Корнев осмотрел рану — фельдшер обработал чисто, заживёт, — и сел рядом, и помолчал, борясь с собой. Хотелось орать. Хотелось схватить за плечи и трясти: дурак, дурак, один на пулемёт, а если б насмерть, что бы я… А с другой стороны — гордость, та самая отцовская гордость, потому что сын совершил то, что совершают настоящие, и спас цепь, и взял село, и заслужил орден.

— Молодец, — сказал Корнев наконец, тихо. И, помолчав: — И дурак. Оба сразу. — Он посмотрел сыну в глаза. — Гриша. Я тобой горжусь, слышишь? По-настоящему. Ты сделал то, на что не каждый решится. Спас своих. За это — честь тебе и орден. — Он стиснул здоровое Гришино плечо. — А теперь слушай отца. Геройство — это когда иначе нельзя. Когда цепь ляжет, если ты не поползёшь. Тогда — ползи, и Бог тебе в помощь. А когда можно иначе, обходом, хитростью, чужими руками — тогда не лезь грудью. Понял разницу? Герой не тот, кто смерти ищет. Герой тот, кто дело делает и при этом ухитряется выжить. Мне нужен живой герой, Гриша. Не мёртвый. Живых героев — на «после войны». Понял?

— Понял, бать, — сказал Гриша, притихнув. И, помолчав, тише: — Я ж не смерти искал. Я цепь поднять хотел. Ребята ложились. Я не мог смотреть. — Он опустил глаза. — Ты ж сам такой. Сам в пекло лезешь, чтоб людей вытащить. В кого ж мне ещё.

И Корнев замолчал, потому что крыть было нечем. Мальчишка был прав. Он лез в пекло, потому что вырос рядом с тем, кто лезет в пекло. Яблоко от яблони. Сам же вырастил.

— В меня, значит, — сказал Корнев наконец, и усмехнулся, и обнял сына — осторожно, чтоб не задеть рану. — Ну, в меня так в меня. Только живой в меня, слышишь? Живой. Это приказ отца. Заживёт плечо — вернёшься в строй, и снова в пекло полезешь, я знаю, не удержу. Но — с головой. С хитростью. Выживая. Обещай.

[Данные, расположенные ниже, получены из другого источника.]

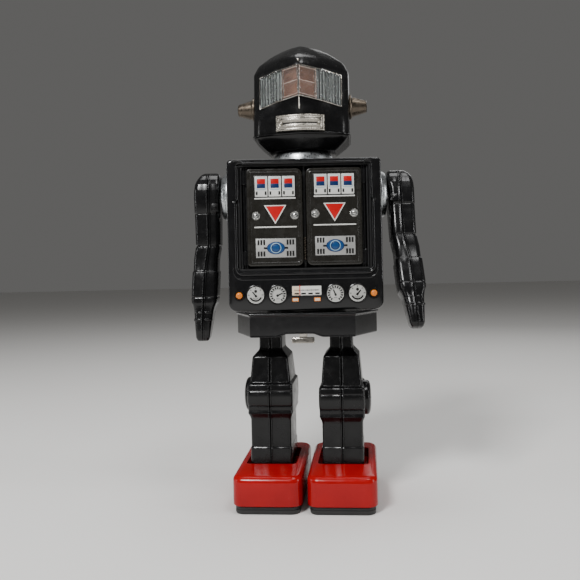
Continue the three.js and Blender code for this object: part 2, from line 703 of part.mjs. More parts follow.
function buildChest(parent) {
  addMesh(parent, 'torso_shell', torsoShell(), BLACK_TIN);
  addMesh(parent, 'torso_base', torsoBase(), BLACK_TIN);
  addMesh(parent, 'chest_tray', chestTray(), GREY_PLASTIC);
  addMesh(parent, 'battery_box', batteryBox(), GREY_PLASTIC);
  addMesh(parent, 'battery_door', batteryDoor(), BLACK_TIN);
  addMesh(parent, 'battery_door_pin', bar('x', HINGE.pin, -28, 28, HATCH.pinY, HATCH.pinZ, 10), STEEL);
  addMesh(parent, 'contact_bridge', contactBridge(), NICKEL);
  addMesh(parent, 'motor_can', motorCan(), NICKEL);
  addMesh(parent, 'motor_pinion', motorPinion(), BRASS);
  addMesh(parent, 'turning_gear', turningGear(), NYLON);
  addMesh(parent, 'neck_ring', neckRing(), SILVER_PAINT);
  for (const [side, sign] of SIDES) {
    const pin = bar('z', HINGE.pin, BAY.bottom + 0.6, BAY.top - 0.6, sign * HINGE.x, HINGE.y, 10);
    addMesh(parent, `chest_door_${side}`, chestDoor(sign), DOOR_PRINT);
    addMesh(parent, `door_pin_${side}`, pin, STEEL);
    addMesh(parent, `gun_${side}`, gun(sign), SILVER_PAINT);
    addMesh(parent, `gun_lamp_${side}`, gunLamp(sign), LAMP_RED);
    addMesh(parent, `cell_${side}`, cell(sign), CELL_JACKET);
    addMesh(parent, `cell_spring_${side}`, cellSpring(sign), NICKEL);
    addMesh(parent, `shoulder_disc_${side}`, shoulderDisc(sign), SILVER_PAINT);
  }
}

// ---------------------------------------------------------------- head

// Head outline at one level: a blunt prow in front, straight cheeks, rounded rear corners.
function headOutline(half, prow, cheek, back, inset) {
  const w = half - inset;
  const corner = Math.min(8, w * 0.4);
  const rear = back - inset;
  const points = [
    [0, prow + inset],
    [w * 0.45, prow + (cheek - prow) * 0.4 + inset],
    [w * 0.86, cheek + inset],
    [w, cheek + inset + w * 0.14],
  ];
  for (const angle of [0, 30, 60, 90]) {
    const t = (angle * Math.PI) / 180;
    points.push([w - corner + corner * Math.cos(t), rear - corner + corner * Math.sin(t)]);
  }
  const mirrored = points.slice(1).reverse().map(([x, y]) => [-x, y]);
  return [...points, ...mirrored];
}

// Rows run up the head: rim, mouth level, under the visor, over the visor, hipped roof.
const HEAD_ROWS = [
  [233.3, 30.9, -27, -19, 28],
  [244, 30.9, -28.5, -18, 28],
  [252, 30.9, -31, -15, 28],
  [274, 30.9, -32, -13, 28],
  [280, 28, -29, -11, 26],
  [286.5, 20, -20, -7, 21],
  [291, 12, -12, -4, 14],
  [293, 6, -7, -2, 8],
];

function headSkin(inset) {
  const last = HEAD_ROWS.length - 1;
  return loft(HEAD_ROWS.map(([z, half, prow, cheek, back], index) => {
    let level = z;
    if (inset > 0 && index === 0) level -= 2;
    if (inset > 0 && index === last) level -= inset;
    return { z: level, outline: headOutline(half, prow, cheek, back, inset) };
  }));
}

// Front outline of the visor window: a chevron that rises to the middle.
function visorShape(grow) {
  const { centreLow, centreHigh, sideLow, sideHigh, half } = VISOR;
  const x = half + grow;
  return polygon([[-x, sideLow - grow], [0, centreLow - grow], [x, sideLow - grow], [x, sideHigh + grow],
    [0, centreHigh + grow], [-x, sideHigh + grow]]);
}

function headShell() {
  const window = frontPlate(visorShape(-1.6), -45, -6);
  const ears = bar('x', 4 + BORE_GAP, -40, 40, 0, EAR.z, 14);
  return cut(headSkin(0), headSkin(HEAD.wall), window, ears);
}

// The skin of the head grown outwards by a small amount, over some of its levels.
function headOffset(grow, first, last) {
  return loft(HEAD_ROWS.slice(first, last).map(([z, half, prow, cheek, back]) => (
    { z, outline: headOutline(half + grow, prow - grow, cheek - grow, back + grow, 0) })));
}

// Visor: a clear skin that follows the front of the head, standing proud of the window.
function visor() {
  const skin = cut(headOffset(1.5, 1, 5), headOffset(GAP, 1, 5));
  return meet(skin, frontPlate(visorShape(0), -45, -12));
}

// Tinted panel behind the middle of the visor.
function visorPanel() {
  const skin = cut(headOffset(-2, 1, 5), headOffset(-3, 1, 5));
  return meet(skin, box(-PANEL.half, PANEL.half, -40, -20, PANEL.low, PANEL.high));
}

// Rows run up the chin, from the neck to the rim of the head.
const CHIN_ROWS = [
  [223.4, 22, -21.4, -14.4, 21.6],
  [226, 25, -23, -16, 24],
  [231, 30.9, -27, -19, 28],
  [233, 30.9, -27, -19, 28],
];

function headBase() {
  const skin = (inset, floor, rise) => loft(CHIN_ROWS.map(([z, half, prow, cheek, back], index) => {
    const shift = [floor, 0, 0, rise][index];
    return { z: z + shift, outline: headOutline(half, prow, cheek, back, inset) };
  }));
  return cut(skin(0, 0, 0), skin(HEAD.wall, HEAD.wall, 1), bar('z', 9, 215, 230, 0, 0, 20));
}

function mouthGrille() {
  const { half, low, high, slotHalf, slotLow, slotHigh } = MOUTH;
  const shell = cut(headOffset(1.3, 0, 3), headOffset(GAP, 0, 3));
  const window = roundedRectangle(-half, half, low, high, 1);
  const slot = roundedRectangle(-slotHalf, slotHalf, slotLow, slotHigh, 0.4);
  return cut(meet(shell, frontPlate(window, -45, -15, 2)), frontPlate(slot, -45, -15, 2));
}

function ear(sign) {
  const { base, tip, length } = EAR;
  const profile = [[0, -4], [3.8, -4], [3.8, GAP], [base, GAP], [base - 0.4, 1.6],
    [tip + 0.4, length - 0.8], [tip - 0.4, length], [0, length]];
  return turned(profile, 16).rotateY((sign * Math.PI) / 2).translate(sign * HEAD.half, 0, EAR.z);
}

function headLamp() {
  const profile = [[0, 240], [4, 240], [4, 249], [3.2, 250], [5, 254], [4.4, 258], [2, 260.4], [0, 261]];
  return turned(profile, 12).translate(0, -8, 0);
}

function buildHead(figure) {
  const parent = placedGroup(figure, 0, 0, 0);
  parent.rotation.z = (HEAD_TURN * Math.PI) / 180;
  addMesh(parent, 'head_shell', headShell(), BLACK_PLASTIC);
  addMesh(parent, 'head_base', headBase(), BLACK_PLASTIC);
  addMesh(parent, 'visor', visor(), CLEAR);
  addMesh(parent, 'visor_panel', visorPanel(), AMBER);
  addMesh(parent, 'mouth_grille', mouthGrille(), NICKEL);
  addMesh(parent, 'head_lamp', headLamp(), CLEAR);
  for (const [side, sign] of SIDES) addMesh(parent, `ear_${side}`, ear(sign), BRONZE_PAINT);
}

// ---------------------------------------------------------------- arms

function shoulderDisc(sign) {
  const low = TORSO.half + GAP;
  const profile = [[SHOULDER.axle + BORE_GAP, low], [SHOULDER.disc, low], [SHOULDER.disc, low + 2],
    [SHOULDER.disc - 2.4, SHOULDER.discOut], [SHOULDER.axle + BORE_GAP, SHOULDER.discOut],
    [SHOULDER.axle + BORE_GAP, low]];
  return turned(profile, 24).rotateY((sign * Math.PI) / 2).translate(0, 0, SHOULDER.z);
}

// Rows run up the arm from the finger tips, heights measured from the shoulder axis.
const ARM_ROWS = [
  [-93, 3.6, 4.4, -11],
  [-90, 4.6, 6.6, -10.4, true],
  [-80, 5.4, 8.4, -8.6],
  [-69, 5.8, 8.8, -6.4],
  [-68, 8.2, 10.2, -6.2, true],
  [-48, 8.4, 10.6, -3.2, true],
  [-47, 7.8, 9.8, -3],
  [-32, 7.8, 10.4, -1, true],
  [-31, 8, 10.6, -0.8],
  [-11, 8.1, 11.2, 0, true],
  [-10, 8.2, 12.3, 0],
  [4, 8.2, 12.4, 0],
  [10, 7.8, 10.6, 0],
  [14, 6.6, 7.2, 0, true],
  [16, 4.4, 3.6, 0],
];
const ARM_CORNER = 3.4;
const ELBOW = -31;
const WRIST = -47;
const ELBOW_LEAN = 0.16;
const WRIST_LEAN = 0.045;
const FULLNESS = { outer: 1.14, inner: 0.88 };

// Leans an arm half outwards below the elbow, and makes its upper part fuller or slimmer.
function splayed(half, sign, fullness) {
  const place = half.getAttribute('position');
  const slim = fullness < 1;
  for (let index = 0; index < place.count; index += 1) {
    const z = place.getZ(index);
    const bend = Math.min(Math.max(ELBOW - z, 0), ELBOW - WRIST) * ELBOW_LEAN;
    const lean = bend + Math.max(WRIST - z, 0) * WRIST_LEAN;
    const plain = z < WRIST || (slim && z > 0);
    place.setX(index, place.getX(index) * (plain ? 1 : fullness) + sign * lean);
  }
  return half;
}

function buildArm(parent, side, sign) {
  const arm = placedGroup(parent, sign * (SHOULDER.armIn + SHOULDER.armHalf), 0, SHOULDER.z);
  arm.rotation.x = (-ARM_SWING[side] * Math.PI) / 180;
  const whole = limb(ARM_ROWS, ARM_CORNER, false, false);
  const socket = bar('x', SHOULDER.axle + BORE_GAP, -20, 20, 0, 0, 12);
  const inner = cut(splayed(limbHalf(whole, -sign), sign, FULLNESS.inner), socket);
  const along = (radius, from, to) => (sign > 0 ? bar('x', radius, from, to, 0, 0, 12)
    : bar('x', radius, -to, -from, 0, 0, 12));
  const axle = join(along(SHOULDER.axle, -18, 0.4), along(SHOULDER.axle + 2, -1, 5.4));
  addMesh(arm, `arm_outer_${side}`, splayed(limbHalf(whole, sign), sign, FULLNESS.outer), BLACK_PLASTIC);
  addMesh(arm, `arm_inner_${side}`, inner, BLACK_PLASTIC);
  addMesh(arm, `shoulder_axle_${side}`, axle, STEEL);
}

// ---------------------------------------------------------------- assembly

const robot = new THREE.Group();
const figure = placedGroup(robot, 0, STANCE_Y, 0);

const lowerBody = placedGroup(figure, 0, 0, 0);
lowerBody.rotation.z = (LOWER_TURN * Math.PI) / 180;
for (const [side, sign] of SIDES) buildLeg(lowerBody, side, sign);
buildHips(lowerBody);

addMesh(figure, 'sun_gear', sunGear(), NYLON);
buildChest(figure);
buildHead(figure);
for (const [side, sign] of SIDES) buildArm(figure, side, sign);

export default robot;
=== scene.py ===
"""Looks of the walking toy robot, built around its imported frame. Lengths inside are millimetres in the
space of one part of the body: the chest and head, the hips and legs, or one arm."""

import json
import math

import bmesh
import bpy
from mathutils import Matrix, Vector


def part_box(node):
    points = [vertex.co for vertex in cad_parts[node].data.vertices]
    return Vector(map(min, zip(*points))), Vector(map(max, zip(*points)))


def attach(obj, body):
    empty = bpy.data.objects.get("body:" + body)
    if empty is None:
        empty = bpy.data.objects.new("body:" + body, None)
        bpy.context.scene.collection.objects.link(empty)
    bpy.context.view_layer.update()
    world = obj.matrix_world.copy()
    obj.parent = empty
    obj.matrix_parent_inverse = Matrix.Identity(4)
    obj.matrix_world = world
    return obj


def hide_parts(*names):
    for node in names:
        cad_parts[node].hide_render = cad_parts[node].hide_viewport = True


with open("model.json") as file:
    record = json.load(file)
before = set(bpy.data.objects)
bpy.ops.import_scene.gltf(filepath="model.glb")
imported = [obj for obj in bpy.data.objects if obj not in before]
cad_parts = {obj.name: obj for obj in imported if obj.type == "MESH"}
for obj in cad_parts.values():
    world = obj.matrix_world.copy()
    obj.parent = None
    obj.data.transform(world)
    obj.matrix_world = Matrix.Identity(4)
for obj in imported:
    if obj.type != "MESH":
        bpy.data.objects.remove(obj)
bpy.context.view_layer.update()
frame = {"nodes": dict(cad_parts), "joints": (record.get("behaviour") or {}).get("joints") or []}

MM = 0.001
SIDES = (("left", 1), ("right", -1))

# ---- places taken from the frame

JOINTS = {joint["name"]: joint for joint in frame["joints"]}


def corners(node):
    """Lowest and highest corner of a CAD node, in millimetres."""
    low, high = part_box(node)
    return low / MM, high / MM


def turn_between(left, right):
    """Angle about the vertical by which the line from one node to another is off straight across."""
    first = sum(corners(left), Vector()) / 2
    second = sum(corners(right), Vector()) / 2
    return math.atan2(first.y - second.y, first.x - second.x)


WAIST = Vector(JOINTS["waist_turn"]["pos_m"]) / MM
UPPER = Matrix.Translation((WAIST.x, WAIST.y, 0))
HEAD = UPPER @ Matrix.Rotation(turn_between("ear_left", "ear_right"), 4, "Z")
LEG_AXIS = Vector(JOINTS["leg_left_slide"]["axis"])
LOWER = UPPER @ Matrix.Rotation(math.atan2(-LEG_AXIS.x, LEG_AXIS.y), 4, "Z")
SHOULDER = Vector(JOINTS["arm_left_swing"]["pos_m"]) / MM


def swing_of(side):
    """Angle by which an arm points forward of straight down, measured at its finger tips."""
    pivot = Vector(JOINTS[f"arm_{side}_swing"]["pos_m"])
    points = [vertex.co - pivot for vertex in frame["nodes"][f"arm_outer_{side}"].data.vertices]
    far = max(points, key=lambda p: p.y * p.y + p.z * p.z)
    return math.atan2(-far.y, -far.z)


REST_SWING = swing_of("right")


def arm_space(side, sign):
    turn = Matrix.Rotation(-(swing_of(side) - REST_SWING), 4, "X")
    return Matrix.Translation((sign * SHOULDER.x, SHOULDER.y, SHOULDER.z)) @ turn


LEG_OFFSET = (LOWER.inverted() @ (Vector(JOINTS["roller_rear_left_spin"]["pos_m"]) / MM)).x


def leg_space(sign):
    return LOWER @ Matrix.Translation((sign * LEG_OFFSET, 0, 0))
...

— Обещаю, бать, — сказал Гриша.

И Корнев, уходя из санбата, думал коротко, без длинных слов: уберёг. В этот раз — уберёг. Лёгкое ранение, орден, жив. А мог — в список. И когда-нибудь, может, и попадёт в список — война длинная, до Берлина далеко. Но не в этот раз. В этот раз — жив. И за это «в этот раз» — спасибо войне, судьбе, кому угодно. По одному ведь и бережём. И своих — тоже по одному.